ーービートから曲を作り始めることもあるんですね。
Doul:そうですね。コードがなくてもビートがあればラップできますし。
ーーラップスキルはどのようにして身につけたんですか?
Doul:ラップに関しては単純に小さい頃からずっと聴いてたので、特に難しいと感じたこともないし、普通に誰でもやるものだと思ってました。今でも不意にフリースタイルをやることだってできますし、基本的にはどんな曲だろうとラップのパートは入れたいなと思ってます。そこは自分のスタイルと言ってもいいのかもしれないですね。
ーー「The Time Has Come」からはMassive Attackを連想しました。Doulさんには90年代ブリストルサウンドの影響もあるのかなと思ったのですが、いかがですか?
Doul:なるほど。「The Time Has Come」はベックの「Loser」みたいなイメージで作り始めて、結果的には全然違う感じになったんですけど、たしかにUKの音楽はめちゃくちゃ好きだし、Portisheadっぽいとは何度か言われたことがあります。もしかすると声の感じでそう受け取られるのかもしれないですね。私が歌うと、アリアナ・グランデの曲もちゃんとDoulになるので(笑)。

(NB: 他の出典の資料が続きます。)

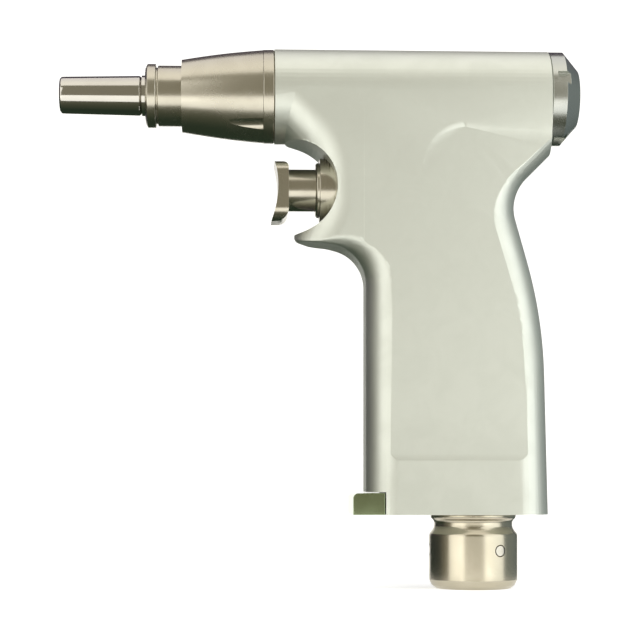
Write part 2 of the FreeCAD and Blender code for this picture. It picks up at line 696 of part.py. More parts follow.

ーー4月21日に配信された新曲「We Will Drive Next」のサイケデリックな導入からハードなギターサウンドに切り替わる展開もかっこよかったです。あの曲はどういうアイデアから生まれたんですか?
Doul:モード学園のCMに起用される曲だったので、まずCMのイメージ映像を見せてもらってから作りました。浮遊感のある映像からイメージを膨らませていったんですけど、後半からまったく違うサウンドになっていくので、この曲はぜひ最後までフルで聴いてほしいですね。メロディも耳に残るし、自分でも面白い曲になったなと思ってます。
ーー「Howl」はちょっと80年代っぽい、とてもファンキーな曲ですね。
Doul:そうですね。とはいえ「Howl」は特に狙ってディスコっぽい曲を作ろうとしたわけじゃなくて、元々ピアノからできたんです。自分としては新鮮な感覚で作った曲ですけど、自分より上の世代の人たちはこの曲に80年代的な懐かしさを感じるみたいで、その反応もまた面白いですよね。